Entsprechend unruhig dürfte es derzeit bei ihm hinter den Kulissen zugehen, auch wenn Sportdirektor Roland Virkus zuletzt mehrfach erklärte, zumindest im Winter-Wechselfenster habe es keine konkreten Anfragen für Thuram gegeben.
Verkrampft Thuram womöglich im Bestreben, den nächsten Schritt in seiner Karriere zu machen? Seine Vorstellungen sind jedenfalls äußerst ambitioniert. Inter Mailand, Manchester United, Paris Saint-Germain sowie auch der FC Bayern seien seine "Wunsch-Vereine", berichtete "Bild" Ende Dezember.
Zwar soll die Zuneigung zumindest im Fall des deutschen Rekordmeisters nicht gerade auf Gegenliebe stoßen, in München ist Thuram dem Vernehmen nach kein Thema (mehr).
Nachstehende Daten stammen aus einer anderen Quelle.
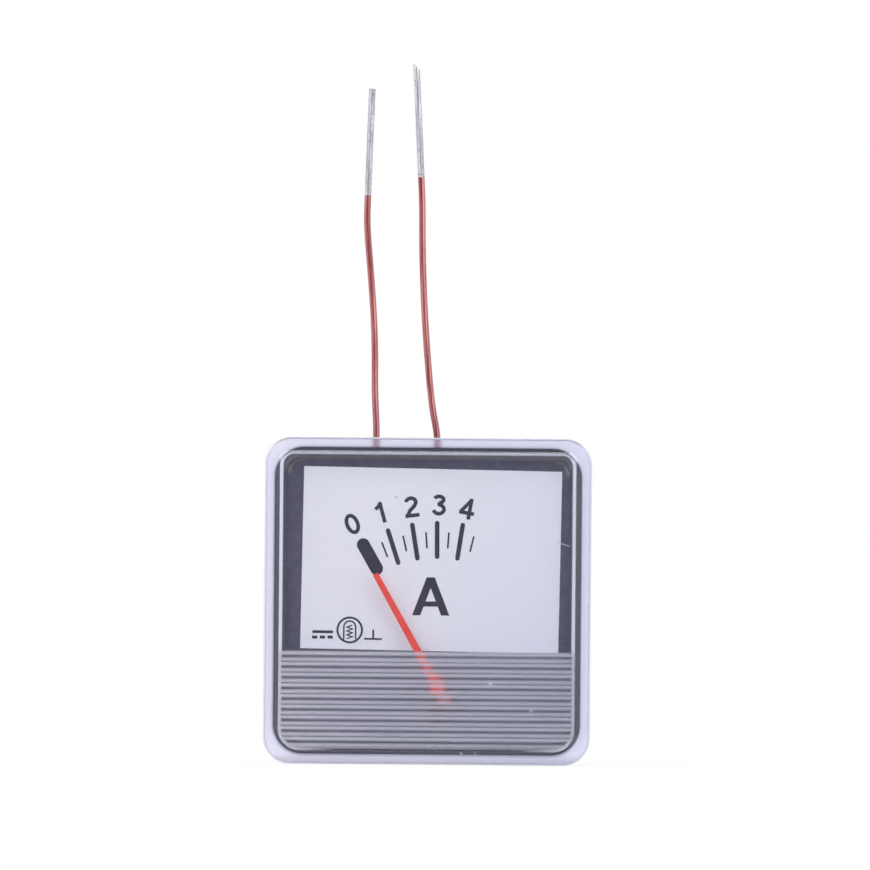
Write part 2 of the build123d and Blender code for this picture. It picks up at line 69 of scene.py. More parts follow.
def noise(tree, scale, detail=4.0, stretch=None):
    """Noise over the piece, scale in spots per metre, stretched along an axis where asked."""
    texture = tree.nodes.new("ShaderNodeTexNoise")
    texture.inputs["Scale"].default_value = scale
    texture.inputs["Detail"].default_value = detail
    texture.inputs["Roughness"].default_value = NOISE_ROUGHNESS
    point = object_point(tree)
    if stretch:
        mapping = tree.nodes.new("ShaderNodeMapping")
        mapping.inputs["Scale"].default_value = stretch
        tree.links.new(point, mapping.inputs["Vector"])
        point = mapping.outputs["Vector"]
    tree.links.new(point, texture.inputs["Vector"])
    return texture.outputs["Fac"]


def remap(tree, value, low, high, to_low, to_high):
    """Value carried from one range to another and held at its ends."""
    node = tree.nodes.new("ShaderNodeMapRange")
    node.inputs["From Min"].default_value = low
    node.inputs["From Max"].default_value = high
    node.inputs["To Min"].default_value = to_low
    node.inputs["To Max"].default_value = to_high
    tree.links.new(value, node.inputs["Value"])
    return node.outputs["Result"]


def rising(tree, value, start, end):
    """Share that rises from 0 at the start to 1 at the end."""
    return remap(tree, value, start, end, 0, 1)


def falling(tree, value, start, end):
    """Share that falls from 1 at the start to 0 at the end."""
    return remap(tree, value, start, end, 1, 0)


def two_colours(tree, factor, first, second):
    """Colour that runs from the first to the second as the factor rises."""
    mix = tree.nodes.new("ShaderNodeMix")
    mix.data_type = "RGBA"
    mix.inputs["A"].default_value = (*first, 1)
    mix.inputs["B"].default_value = (*second, 1)
    tree.links.new(factor, mix.inputs["Factor"])
    return mix.outputs["Result"]


def mixed_colour(tree, factor, under, over):
    """Second colour laid over the first by the factor."""
    mix = tree.nodes.new("ShaderNodeMix")
    mix.data_type = "RGBA"
    tree.links.new(factor, mix.inputs["Factor"])
    tree.links.new(under, mix.inputs["A"])
    tree.links.new(over, mix.inputs["B"])
    return mix.outputs["Result"]


def multiplied(tree, first, second):
    """Product of two colours."""
    mix = tree.nodes.new("ShaderNodeMix")
    mix.data_type = "RGBA"
    mix.blend_type = "MULTIPLY"
    mix.inputs["Factor"].default_value = 1.0
    tree.links.new(first, mix.inputs["A"])
    tree.links.new(second, mix.inputs["B"])
    return mix.outputs["Result"]


def painted(tree, factor, under, colour):
    """Plain colour laid over another by the factor."""
    mix = tree.nodes.new("ShaderNodeMix")
    mix.data_type = "RGBA"
    tree.links.new(factor, mix.inputs["Factor"])
    tree.links.new(under, mix.inputs["A"])
    mix.inputs["B"].default_value = (*colour, 1)
    return mix.outputs["Result"]


def calculate(tree, operation, first, second=None):
    """Math node on two sockets or numbers."""
    node = tree.nodes.new("ShaderNodeMath")
    node.operation = operation
    for index, value in enumerate((first, second)):
        if value is None:
            continue
        if isinstance(value, (int, float)):
            node.inputs[index].default_value = value
        else:
            tree.links.new(value, node.inputs[index])
    return node.outputs[0]


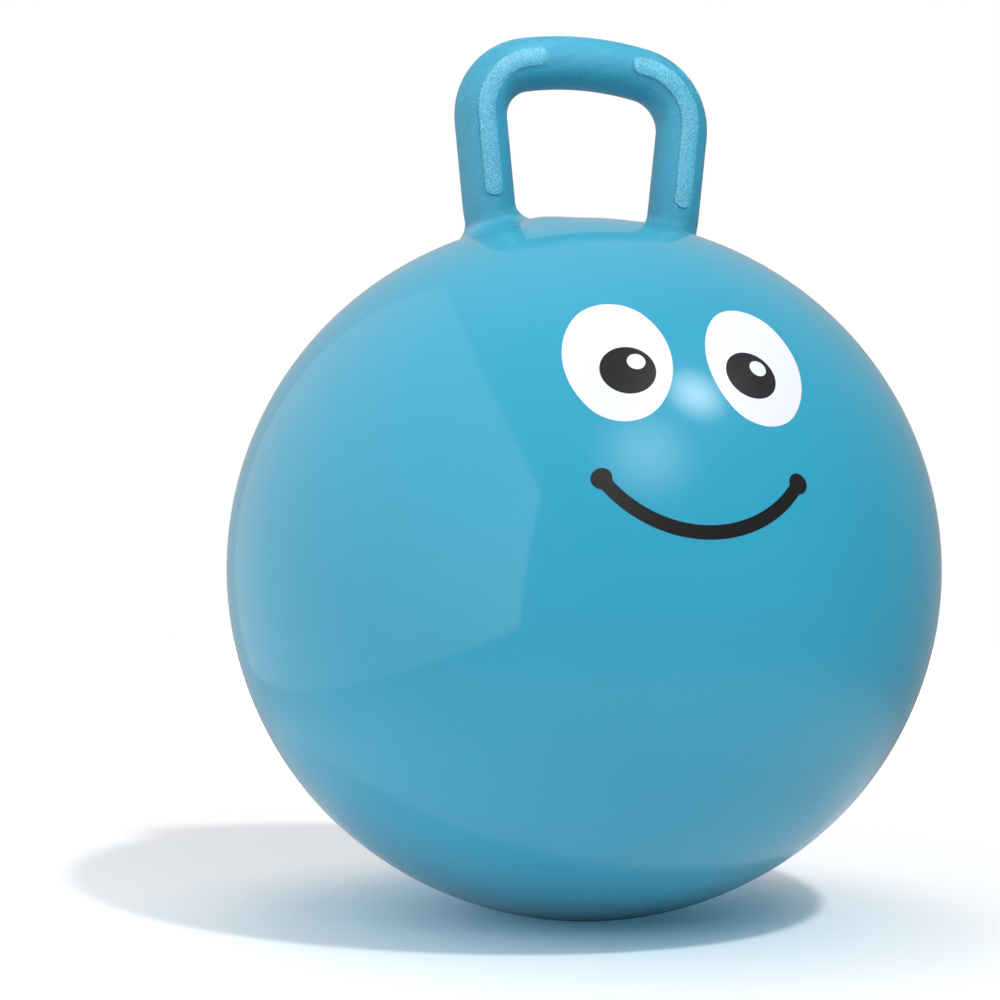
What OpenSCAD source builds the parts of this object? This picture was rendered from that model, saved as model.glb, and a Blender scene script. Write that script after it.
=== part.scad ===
// Children's hopper ball: an inflated PVC ball with a looped grab handle moulded on its crown,
// a pull-out stopper in a soft valve between the handle's feet, and a screen-printed smile.
// The ball's axis is +Z, it rests on z = 0, and the printed front faces -Y.

/* [Ball] */
// Width of the inflated ball
ball_d = 450; // [400:5:500]
// How much less tall than wide the ball is before it is set down
ball_squat = 7; // [4:0.5:12]
// Thickness of the moulded skin
skin_t = 1.2; // [1:0.1:2.5]
// How much of the ball is flattened into the patch that it rests on
patch_depth = 2.5; // [1.5:0.1:4]

/* [Handle] */
// Thickness of the handle's tube
grip_d = 34; // [28:1:38]
// Wall of the handle's tube
grip_wall = 2.5; // [1.5:0.1:4]
// Height of the handle's top above the ball's crown
handle_rise = 125; // [115:1:140]
// Distance between the centres of the feet, along the chord of the ball
foot_gap = 117; // [106:1:130]
// Outward lean of each leg, in degrees
leg_lean = 6; // [2:0.5:9]
// Radius of each shoulder, on the tube's centre line
shoulder_r = 36; // [28:1:42]
// Radius of the gently arched top bar, on the tube's centre line
arch_r = 200; // [170:5:260]
// Straight stretch between the top bar's arch and each shoulder
top_straight = 4; // [2:0.5:8]
// Radius of the fillet round each foot
foot_fillet = 12; // [6:1:16]
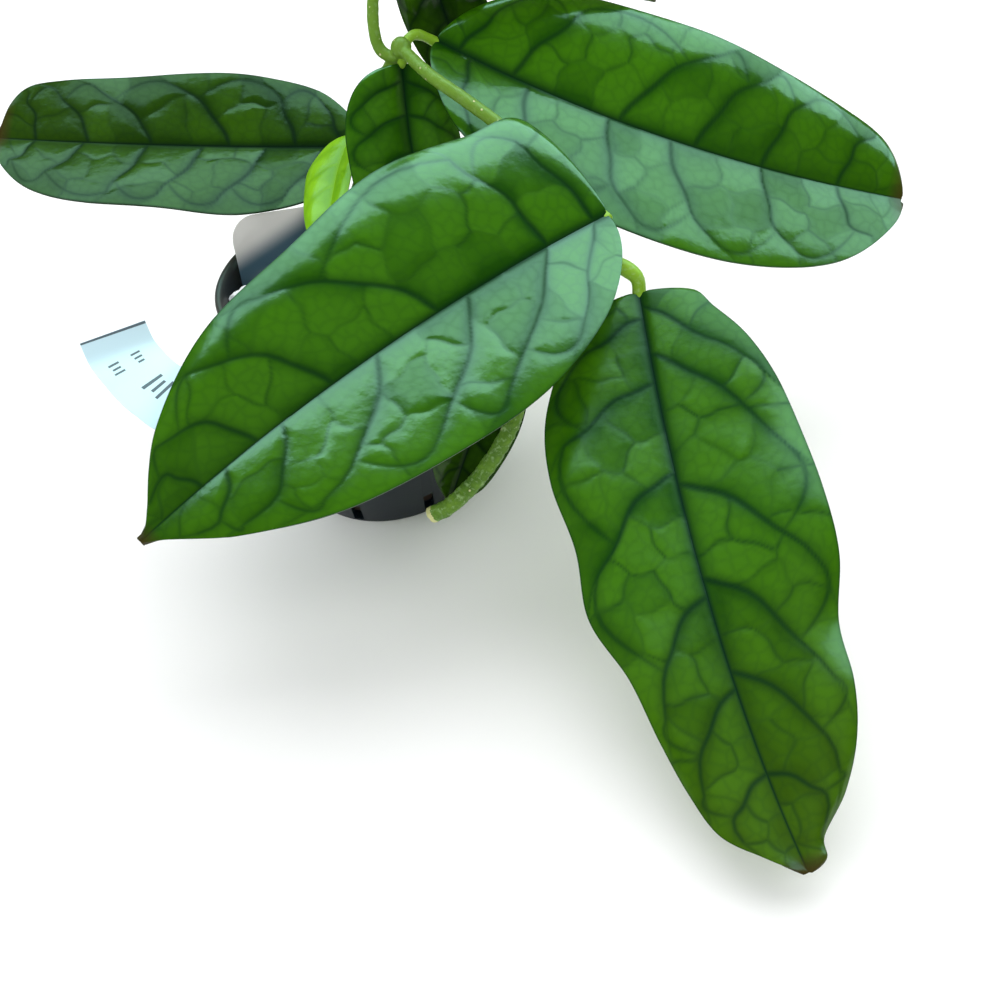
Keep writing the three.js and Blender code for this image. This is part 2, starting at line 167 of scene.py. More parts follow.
def addTube(name, line, radii, sides=20):  # a closed round tube along a line
    curve = bpy.data.curves.new(name, "CURVE")
    curve.dimensions = "3D"
    curve.bevel_depth = 1
    curve.bevel_resolution = sides // 4
    curve.use_fill_caps = True
    spline = curve.splines.new("POLY")
    spline.points.add(len(line) - 1)
    for point, place, radius in zip(spline.points, line, radii):
        point.co = (*(place * mm), 1)
        point.radius = radius * mm
    piece = bpy.data.objects.new(name, curve)
    bpy.context.scene.collection.objects.link(piece)
    onlySelect(piece)
    bpy.ops.object.convert(target="MESH")
    return bpy.context.object


def addGrid(name, columns, rows):  # a flat grid, and its points' places across and along from -1 to 1
    bpy.ops.object.select_all(action="DESELECT")
    bpy.ops.mesh.primitive_grid_add(x_subdivisions=columns, y_subdivisions=rows, size=2)
    piece = bpy.context.object
    piece.name = name
    across, along, _ = (readPoints(piece) * mm).T
    return piece, across, along


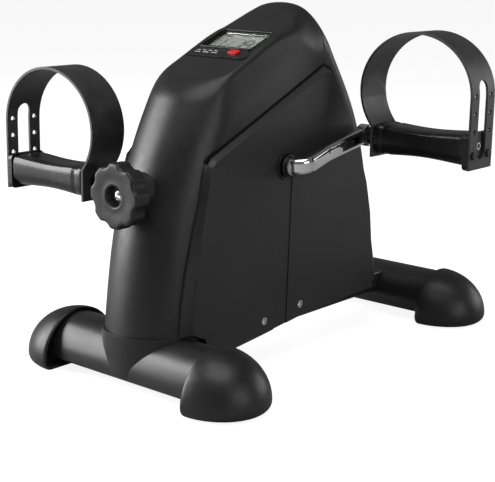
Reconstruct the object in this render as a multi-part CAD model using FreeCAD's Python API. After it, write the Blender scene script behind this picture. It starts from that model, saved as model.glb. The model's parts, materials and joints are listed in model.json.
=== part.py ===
"""Desktop and under-desk pedal exerciser: one STEP file per piece, in millimetres.

+X is the user's right, -Y faces the user (display and tension knob), +Z is up.
The origin is the middle of the footprint on the floor.
"""
import FreeCAD
import Part

import math
import os

V = FreeCAD.Vector
RIGHT, LEFT = 1, -1
SIDES = (("right", RIGHT), ("left", LEFT))
FREE = 400.0  # longer than the whole machine, for tools that cut right through

# ---- driving dimensions -------------------------------------------------------------------------
# stabiliser feet
TUBE_Y = 170.0
TUBE_HALF_DEPTH = 30.0
TUBE_BOTTOM = 9.0
TUBE_TOP = 47.0
TUBE_CORNER_Z = 15.0
TUBE_WALL = 2.0
TUBE_END = 94.0
CAP_LIP = 80.0
CAP_REACH = 50.0
CAP_HALF_DEPTH = 42.0
CAP_TOP = 50.0
CAP_WIDEST_Z = 8.5
CAP_TRIM = 0.5  # taken off the rounded foot to leave a flat one
CAP_WALL = 3.5
CAP_RECESS = 10.0

# frame inside the housing
SPINE_HALF_WIDTH = 25.0
SPINE_BOTTOM = 22.0
SPINE_TOP = 42.0
SPINE_WALL = 2.5
BOLT_R = 4.0
BOLT_HEAD_R = 7.0
BOLT_X = 15.0

# housing
SIDE_X = 44.0
WALL = 2.5
NOSE_DEPTH = 40.0
REAR_CORNER = 16.0
SADDLE_TOP = 48.0
# height, y of the nose, y of the back; above the shoulder the nose line only has to clear the deck
HOUSING_LEVELS = (
    (20.0, -200.0, 117.0),
    (90.0, -192.8, 110.5),
    (145.0, -182.3, 97.0),
    (196.0, -164.7, 81.5),
    (244.0, -140.1, 56.0),
    (285.0, -114.3, 29.5),
    (330.0, -87.3, 14.0),
)
DECK = ((-200.0, 232.0), (-130.0, 252.8), (-33.7, 290.0))
DECK_BULGE = 0.57  # how far up the deck has come half way between its last point and the crown
CROWN = (11.0, 318.0)
CROWN_BACK = (24.0, 308.0)
CROWN_ARCH_DROP = 16.8
ARCH_AT_X = 34.0
SHOULDER_LINE = ((9.0, 283.9), (-144.0, 217.0))  # where the upper sides start to lean inwards
LEAN_POINT = (38.85, -60.0, 277.0)
UNDERSIDE = ((-138.0, 27.0), (-73.0, 33.0), (-19.0, 39.0), (54.0, 42.0), (140.0, 44.0))
FRONT_NOTCH_Y = -138.0

# side covers: outline of the outer face and of the foot of its bevel
COVER_X = 50.0
COVER_FACE = (
    (13.0, 256.0), (-71.0, 219.8), (-135.0, 192.2), (-140.5, 188.0), (-143.0, 181.0),
    (-146.5, 162.0), (-152.2, 138.0), (-157.2, 102.0), (-160.5, 76.0), (-162.0, 50.0), (-148.0, 43.5),
    (-138.5, 24.0), (-73.0, 30.0), (-19.0, 36.0), (54.0, 39.0), (97.0, 40.0), (95.0, 65.0),
    (88.0, 117.0), (80.0, 147.0), (60.0, 195.0), (33.0, 236.0), (20.0, 253.5),
)
COVER_FOOT = (
    (14.0, 260.5), (-71.0, 222.9), (-136.0, 194.6), (-142.0, 189.0), (-145.5, 180.0),
    (-149.5, 162.0), (-156.5, 139.0), (-165.7, 102.0), (-170.0, 76.0), (-172.5, 50.0), (-148.0, 43.5),
    (-138.5, 24.0), (-73.0, 30.0), (-19.0, 36.0), (54.0, 39.0), (100.0, 40.0), (98.0, 65.0),
    (91.0, 118.0), (83.0, 148.0), (63.0, 196.0), (36.0, 238.0), (22.0, 257.5),
)
REAR_SEAM = (
    (14.0, 340.0), (14.0, 260.5), (22.0, 257.5), (36.0, 238.0), (63.0, 196.0), (83.0, 148.0),
    (91.0, 118.0), (98.0, 65.0), (100.0, 10.0), (150.0, 10.0), (150.0, 340.0),
)
COVER_SCREWS = ((-70.0, 42.0), (-19.0, 47.0))
COVER_SKIRT = 5.0
COVER_SKIRT_Y = -130.0
COVER_SKIRT_Z = 50.0
STRIP_HALF_WIDTH = 9.0
STRIP_LEAN = -0.03  # the strip leans back by this much for each millimetre down
SCREW_R = 2.0
SCREW_HEAD_R = 3.5

# crank
AXLE_Y = -44.0
AXLE_Z = 178.0
AXLE_R = 7.5
AXLE_END = 57.0
SLEEVE_R = 9.0
SLEEVE_HOLE_R = 10.5
GROMMET_R = 12.3
CRANK_RADIUS = 102.0
CRANK_ANGLE = 10.2  # the right arm points backwards and up by this many degrees
ARM_THICK = 9.0
ARM_HEIGHT = 15.0
ARM_X = 62.8
ARM_BEND_X = 70.0
ARM_BEND_R = 11.0
EYE_R = 10.0
SPINDLE_R = 6.0
RUNNING_FIT = 0.05
WHEEL_R = 70.0
WHEEL_HALF_WIDTH = 10.0
PLATE_X = 20.0
PLATE_THICK = 4.0
PLATE_HALF_FOOT = 62.0
PLATE_HALF_HEAD = 26.0
PLATE_HOLE_R = 18.0
PLATE_HOLE_DROP = 78.0  # below the axle
BEARING_R = 16.0
BEARING_HALF = 4.5
BEARING_CUP_WALL = 4.0
WHEEL_RIM = 9.0
WHEEL_WEB_HALF = 3.0
WHEEL_HUB_R = 17.0
WHEEL_HUB_HALF = 15.0
WHEEL_HOLES = 6
WHEEL_HOLE_R = 12.0
WHEEL_HOLE_REACH = 38.0
MAGNET_R = 4.0
MAGNET_DROP = 55.0  # below the axle, at rest

# pedals
PEDAL_IN = 84.0
PEDAL_OUT = 176.5
PEDAL_HALF_DEPTH = 18.6
PEDAL_END_HALF_HEIGHT = 14.5
PEDAL_MID_HALF_HEIGHT = 12.3
END_CAP_OUT = 181.0
STRAP_HALF_WIDTH = 19.0
STRAP_THICK = 2.2
# the strap's loop is an ellipse, its height measured from the pedal's axis, with a straight tab at each end
LOOP_X = 125.8
LOOP_Z = 45.0
LOOP_HALF_WIDTH = 56.5
LOOP_HALF_HEIGHT = 52.0
INNER_TAB_X = 82.2
INNER_TAB_LOW = -16.0
OUTER_TAB_X = LOOP_X + LOOP_HALF_WIDTH
OUTER_TAB_LOW = -16.5
STRAP_SLOT_HALF = 7.0
STRAP_SLOT = (-1.0, 53.0)
STRAP_HOLES = (16.0, 31.5, 47.0)
STRAP_LEG_Y = 12.6
PEG_Z = -4.0
PEG_R = 2.4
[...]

Aber aktuell wirkt es so, als sei der Noch-Gladbacher im Kopf nicht frei genug, um Top-Leistungen abzurufen.
Keine echten Alternativen für Gladbach in Sicht
Echte Optionen für den Mittelsturm neben Thuram hat Gladbach aktuell nicht.
Lars Stindl und Alassane Pléa sind gänzlich andere Spielertypen. Das Experiment mit dem jungen Nathan Ngoumou ging gegen Leverkusen ziemlich in die Hose.
Keiner aus dem Trio bringt auch nur ansatzweise Thurams Wucht und Dynamik mit.
Farkes Nibelungentreue zum Sorgenkind ist also auch ein Stück weit alternativlos. Er hoffe darauf, dass Thuram das in ihn gesetzte Vertrauen "mittel- und langfristig" zurückzahle, sagte Farke.